▸ **Task details**
Quote exactly, and only, the lines from the one with "obj.matrix_world = world" down to the one with "self.socket = socket", both included.

▸ **Raw data**

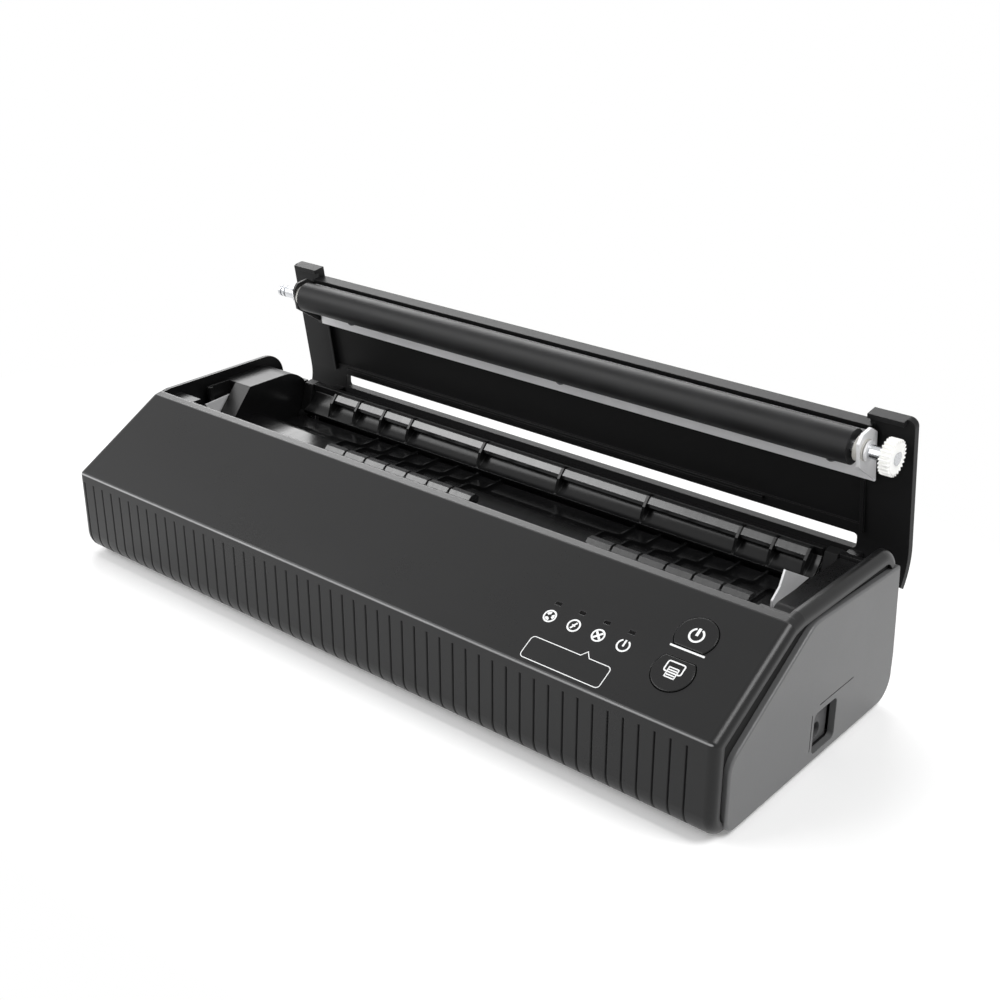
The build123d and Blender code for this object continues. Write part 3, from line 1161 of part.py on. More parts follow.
with BuildPart() as lid_shell:
    with BuildSketch(lid_plane(LID_X)):
        with BuildLine():
            Line((TAB_EDGE, LID_TOP), (CURL_U, LID_TOP))
            TangentArc((CURL_U, LID_TOP), (CURL_END_U, CURL_END_W), tangent=(-1, 0))
            offset(amount=LID_T, side=Side.LEFT)
        make_face()
    extrude(amount=2 * LID_X)
    with BuildSketch(lid_level(LID_TOP - 2 * LID_T)):
        with Locations((0, -LID_EDGE)):
            Rectangle(2 * TAB_IN, TAB_EDGE, align=(Align.CENTER, Align.MAX))
    extrude(amount=3 * LID_T, mode=Mode.SUBTRACT)
    tab_edges = lid_shell.edges().filter_by(Axis((0, 0, 0), LID_UP)).group_by(Axis.X)
    fillet(tab_edges[0] + tab_edges[-1], TAB_R)
    # turned-down lip along the free edge and the tabs, in two steps
    with BuildSketch(lid_plane(EAR_X - LID_GAP)):
        with Locations((LID_EDGE, EDGE_LIP_W)):
            Rectangle(EDGE_LIP, LID_TOP - LID_T / 2 - EDGE_LIP_W, align=(Align.MAX, Align.MIN))
        with Locations((LID_EDGE, EDGE_LIP_W + 1.4)):
            Rectangle(2 * EDGE_LIP, LID_TOP - LID_T / 2 - EDGE_LIP_W - 1.4, align=(Align.MAX, Align.MIN))
    extrude(amount=2 * (EAR_X - LID_GAP))
    for x0 in (LID_X - TAB_R, -TAB_IN):
        with BuildSketch(lid_plane(x0)):
            with Locations((TAB_EDGE, EDGE_LIP_W)):
                Rectangle(EDGE_LIP, LID_TOP - LID_T / 2 - EDGE_LIP_W, align=(Align.MAX, Align.MIN))
        extrude(amount=LID_X - TAB_R - TAB_IN)
    # shallow recess in the middle of the inner face, ribs at its sides
    with BuildSketch(lid_level(LID_TOP - LID_T)):
        with Locations((0, -SLOT_U1 - 4.5)):
            Rectangle(
                2 * LID_RECESS_X,
                LID_EDGE - 2 * EDGE_LIP - SLOT_U1 - 5.5,
                align=(Align.CENTER, Align.MAX),
            )
    extrude(amount=LID_RECESS, mode=Mode.SUBTRACT)
    with BuildSketch(lid_level(LID_TOP - LID_T - LID_RIB)):
        with Locations((-LID_RECESS_X, -SLOT_U1 - 2), (LID_RECESS_X, -SLOT_U1 - 2)):
            Rectangle(LID_RIB_T, LID_EDGE - SLOT_U1 - 8, align=(Align.CENTER, Align.MAX))
        with Locations(((SLOT_X0 + LID_RIB_X) / 2, -SLOT_U1 - 3)):
            Rectangle(LID_RIB_X - SLOT_X0 - 6, LID_RIB_T, align=(Align.CENTER, Align.MAX))
        with Locations(*[(x, -SCREW_U) for x in BRACKET_SCREW_X]):
            Circle(BRACKET_SCREW_R + 1.4)
    extrude(amount=LID_RIB + LID_RECESS + 0.1)
    # paper exit slot
    with BuildSketch(lid_level(LID_TOP - 4 * LID_T)):
        with Locations(((SLOT_X0 + SLOT_X1) / 2, -(SLOT_U0 + SLOT_U1) / 2)):
            RectangleRounded(SLOT_X1 - SLOT_X0, SLOT_U1 - SLOT_U0, SLOT_R)
    extrude(amount=6 * LID_T, mode=Mode.SUBTRACT)
    # hinge arms with their bosses
    for x0 in (ARM_X1, -ARM_X0):
        with BuildSketch(lid_plane(x0)):
            Circle(ARM_BOSS_R)
            Polygon(
                (-ARM_BOSS_R + 0.1, 0),
                (-ARM_BOSS_R + 0.8, 10.0),
                (CURL_END_U + 1.8, CURL_END_W + 1.0),
                (SLOT_U0 - 0.7, LID_TOP - LID_T + 0.2),
                (SLOT_U0, 17.0),
                (15.5, 7.5),
                (15.5, 3.5),
                (4.0, -1.8),
            )
            Circle(PIN_R + PIN_RUN, mode=Mode.SUBTRACT)
        extrude(amount=ARM_X1 - ARM_X0)
    # screw holes for the roller bracket
    with BuildSketch(lid_level(LID_TOP - LID_T - LID_RIB)):
        with Locations(*[(x, -SCREW_U) for x in BRACKET_SCREW_X]):
            Circle(BRACKET_SCREW_R)
    extrude(amount=LID_RIB + LID_RECESS, mode=Mode.SUBTRACT)
lid_shell.part.label = "lid_shell"
export_step(lid_shell.part, "parts/lid_shell.step")

# ---- roller bracket: web behind the roller, an ear at each end ----
EAR_SHAPE = [
    (WEB_U0, WEB_W + WEB_T),
    (ROLL_U - BUSH_R - EAR_RIM, ROLL_W - BUSH_R + EAR_RIM),
    (ROLL_U + BUSH_R - EAR_RIM, ROLL_W - BUSH_R),
    (ROLL_U + BUSH_R + EAR_TIP, ROLL_W - BUSH_R + 3.0),
    (ROLL_U + BUSH_R + EAR_TIP, ROLL_W + BUSH_R - EAR_RIM),
    (WEB_U1, WEB_W + WEB_T),
]
with BuildPart() as roller_bracket:
    with BuildSketch(lid_level(WEB_W)):
        with Locations((0, -WEB_U0)):
            Rectangle(2 * (EAR_X + EAR_T), WEB_U1 - WEB_U0, align=(Align.CENTER, Align.MAX))
        with Locations(*[(x, -SCREW_U) for x in BRACKET_SCREW_X]):
            Circle(BRACKET_SCREW_R, mode=Mode.SUBTRACT)
    extrude(amount=WEB_T)
    for x0 in (EAR_X + EAR_T, -EAR_X):
        with BuildSketch(lid_plane(x0)):
            Polygon(*EAR_SHAPE)
        extrude(amount=EAR_T)
    with BuildSketch(lid_plane(EAR_X + EAR_T)):
        with Locations((ROLL_U, ROLL_W)):
            Circle(BUSH_R - 1.0)
    extrude(amount=2 * (EAR_X + EAR_T), mode=Mode.SUBTRACT)
roller_bracket.part.label = "roller_bracket"
export_step(roller_bracket.part, "parts/roller_bracket.step")

with BuildPart() as roller_bushes:
    for sign in (1, -1):
        for x0, length, radius in (
            (EAR_X - 1.6, 1.6, BUSH_R),
            (EAR_X, EAR_T, BUSH_R - 1.0),
            (EAR_X + EAR_T, 0.7, BUSH_R - 0.6),
        ):
            with BuildSketch(side(sign * x0)):
                with Locations((ROLL_OPEN.Y, ROLL_OPEN.Z)):
                    Circle(radius)
                    Circle(SHAFT_R + PIN_RUN, mode=Mode.SUBTRACT)
            extrude(amount=sign * length)
roller_bushes.part.label = "roller_bushes"
export_step(roller_bushes.part, "parts/roller_bushes.step")

with BuildPart() as bracket_screws:
    with BuildSketch(lid_level(WEB_W)):
        with Locations(*[(x, -SCREW_U) for x in BRACKET_SCREW_X]):
            Circle(BRACKET_SCREW_R + 1.0)
    extrude(amount=-0.9)
    with BuildSketch(lid_level(WEB_W)):
        with Locations(*[(x, -SCREW_U) for x in BRACKET_SCREW_X]):
            Circle(BRACKET_SCREW_R)
    extrude(amount=WEB_T + LID_RIB)
bracket_screws.part.label = "bracket_screws"
export_step(bracket_screws.part, "parts/bracket_screws.step")

# ---- platen roller: steel shaft, rubber sleeve, clips and gear ----
with BuildPart() as platen_shaft:
    with BuildSketch(side(-ROLL_HALF - 1.1)):
        with Locations((ROLL_OPEN.Y, ROLL_OPEN.Z)):
            Circle(CORE_R)
    extrude(amount=2 * (ROLL_HALF + 1.1))
    with BuildSketch(side(SHAFT_X0)):
        with Locations((ROLL_OPEN.Y, ROLL_OPEN.Z)):
            Circle(SHAFT_R)
    extrude(amount=SHAFT_X1 - SHAFT_X0)
    for x0 in (SHAFT_X0 + 1.2, SHAFT_X0 + 3.6):
        with BuildSketch(side(x0)):
            with Locations((ROLL_OPEN.Y, ROLL_OPEN.Z)):
                Circle(2 * SHAFT_R)
                Circle(STUB_R, mode=Mode.SUBTRACT)
        extrude(amount=STUB_W, mode=Mode.SUBTRACT)
    with BuildSketch(side(GEAR_X)):
        with Locations((ROLL_OPEN.Y, ROLL_OPEN.Z + SHAFT_FLAT)):
            Rectangle(4 * SHAFT_R, 2 * SHAFT_R, align=(Align.CENTER, Align.MIN))
    extrude(amount=SHAFT_X1 - GEAR_X, mode=Mode.SUBTRACT)
platen_shaft.part.label = "platen_shaft"
export_step(platen_shaft.part, "parts/platen_shaft.step")

with BuildPart() as platen_rubber:
    with BuildSketch(side(-ROLL_HALF)):
        with Locations((ROLL_OPEN.Y, ROLL_OPEN.Z)):
            Circle(ROLL_R)
            Circle(CORE_R, mode=Mode.SUBTRACT)
    extrude(amount=2 * ROLL_HALF)
platen_rubber.part.label = "platen_rubber"
export_step(platen_rubber.part, "parts/platen_rubber.step")

with BuildPart() as shaft_clips:
    for x0 in (EAR_X + EAR_T + 1.0, -EAR_X - EAR_T - 1.0 - CLIP_T):
        with BuildSketch(side(x0)):
            with Locations((ROLL_OPEN.Y, ROLL_OPEN.Z)):
                Circle(CLIP_R)
                Circle(SHAFT_R, mode=Mode.SUBTRACT)
        extrude(amount=CLIP_T)
shaft_clips.part.label = "shaft_clips"
export_step(shaft_clips.part, "parts/shaft_clips.step")

with BuildPart() as platen_gear:
    with BuildSketch(Plane(Vector(GEAR_X, ROLL_OPEN.Y, ROLL_OPEN.Z), x_dir=(0, 1, 0), z_dir=(1, 0, 0))):
        Polygon(*tooth_points(PLATEN_TEETH, 0.0))
        Circle(SHAFT_R, mode=Mode.SUBTRACT)
    extrude(amount=GEAR_T)
    with BuildSketch(side(GEAR_X)):
        with Locations((ROLL_OPEN.Y, ROLL_OPEN.Z)):
            Circle(SHAFT_R)
        with Locations((ROLL_OPEN.Y, ROLL_OPEN.Z + SHAFT_FLAT)):
            Rectangle(4 * SHAFT_R, 2 * SHAFT_R, align=(Align.CENTER, Align.MAX), mode=Mode.SUBTRACT)
    extrude(amount=GEAR_T)
platen_gear.part.label = "platen_gear"
export_step(platen_gear.part, "parts/platen_gear.step")
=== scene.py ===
import math

import bmesh
import bpy
from mathutils import Matrix, Vector


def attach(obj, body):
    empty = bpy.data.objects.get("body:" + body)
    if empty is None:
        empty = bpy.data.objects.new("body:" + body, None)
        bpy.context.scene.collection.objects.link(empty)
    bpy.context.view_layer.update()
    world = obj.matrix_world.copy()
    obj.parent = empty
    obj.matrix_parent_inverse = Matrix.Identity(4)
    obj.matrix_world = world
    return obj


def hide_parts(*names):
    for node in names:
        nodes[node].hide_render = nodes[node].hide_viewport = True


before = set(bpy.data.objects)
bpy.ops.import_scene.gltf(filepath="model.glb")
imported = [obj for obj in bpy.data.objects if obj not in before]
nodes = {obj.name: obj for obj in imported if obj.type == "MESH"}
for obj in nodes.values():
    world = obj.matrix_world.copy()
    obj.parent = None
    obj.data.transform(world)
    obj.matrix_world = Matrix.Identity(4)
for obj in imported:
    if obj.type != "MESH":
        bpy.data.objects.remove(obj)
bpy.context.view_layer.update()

# ---- Case ----
# The upper case is one black moulding with fifty-two grooves down its front, and the
# base tray closes it from below. Both have a fine grain from a spark-eroded mould.


class Wire:
    """One socket of a material. Arithmetic on it adds the Math nodes it stands for."""

    def __init__(self, socket):
        self.socket = socket

    def node(self, kind, settings, inputs, output=0):
        """Adds a node of a kind, sets it up, feeds its sockets and gives one output."""
        made = self.socket.id_data.nodes.new("ShaderNode" + kind)
        for name, value in settings.items():
            setattr(made, name, value)
        for name, value in inputs.items():
            if isinstance(value, Wire):
                self.socket.id_data.links.new(value.socket, made.inputs[name])
            else:
                made.inputs[name].default_value = value
        return Wire(made.outputs[output])

    def into(self, shader, name):
        """Feeds a socket of a shader or of an output node."""
        self.socket.id_data.links.new(self.socket, shader.inputs[name])

    def noise(self, scale, detail=2.0, stretch=(1.0, 1.0, 1.0)):
        """Soft random values about 0.5, scale cells to the metre, denser along stretch."""
        placed = self.node("Mapping", {}, {"Vector": self, "Scale": stretch})
        return placed.node("TexNoise", {}, {"Vector": placed, "Scale": scale, "Detail": detail})

    def along(self, axis):
        """One coordinate of this point."""
        return self.node("SeparateXYZ", {}, {0: self}, axis)

    def ramp(self, low, high):
        """Rises from 0 at low to 1 at high."""
        return self.node("MapRange", {}, {"Value": self, "From Min": low, "From Max": high})

    def blend(self, first, second):
        """Mixes two colours by this value."""
        return self.node("Mix", {"data_type": "RGBA"}, {0: self, 6: first, 7: second}, 2)

    def __add__(self, other):
        return self.node("Math", {"operation": "ADD"}, {0: self, 1: other})

    def __mul__(self, other):
        return self.node("Math", {"operation": "MULTIPLY"}, {0: self, 1: other})

    def __sub__(self, other):
        return self.node("Math", {"operation": "SUBTRACT"}, {0: self, 1: other})

    def __rsub__(self, other):
        return self.node("Math", {"operation": "SUBTRACT"}, {0: other, 1: self})

    __radd__ = __add__
    __rmul__ = __mul__


def begin(name):
    """A new material, its shader, and the coordinates of the object that it is on."""
    material = bpy.data.materials.new(name)
    material.use_nodes = True
    tree = material.node_tree
    place = tree.nodes.new("ShaderNodeTexCoord").outputs["Object"]
    return material, tree.nodes["Principled BSDF"], Wire(place)


def skin(place, radius, height, depth):
    """Normals with small rounded edges and a height pattern pressed into them."""
    edge = place.node("Bevel", {"samples": 4}, {"Radius": radius}, 0)
    return place.node("Bump", {}, {"Height": height, "Distance": depth, "Normal": edge})


GRAIN = 0.0006           # one cell of the mould's grain
MOULD_EDGE = 0.0004      # rounding of an edge that the mould leaves
FLOW_CELLS = 9.0         # flow marks to the metre
RUB_CELLS = 24.0         # rubbed places to the metre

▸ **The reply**
    obj.matrix_world = world
    return obj


def hide_parts(*names):
    for node in names:
        nodes[node].hide_render = nodes[node].hide_viewport = True


before = set(bpy.data.objects)
bpy.ops.import_scene.gltf(filepath="model.glb")
imported = [obj for obj in bpy.data.objects if obj not in before]
nodes = {obj.name: obj for obj in imported if obj.type == "MESH"}
for obj in nodes.values():
    world = obj.matrix_world.copy()
    obj.parent = None
    obj.data.transform(world)
    obj.matrix_world = Matrix.Identity(4)
for obj in imported:
    if obj.type != "MESH":
        bpy.data.objects.remove(obj)
bpy.context.view_layer.update()

# ---- Case ----
# The upper case is one black moulding with fifty-two grooves down its front, and the
# base tray closes it from below. Both have a fine grain from a spark-eroded mould.


class Wire:
    """One socket of a material. Arithmetic on it adds the Math nodes it stands for."""

    def __init__(self, socket):
        self.socket = socket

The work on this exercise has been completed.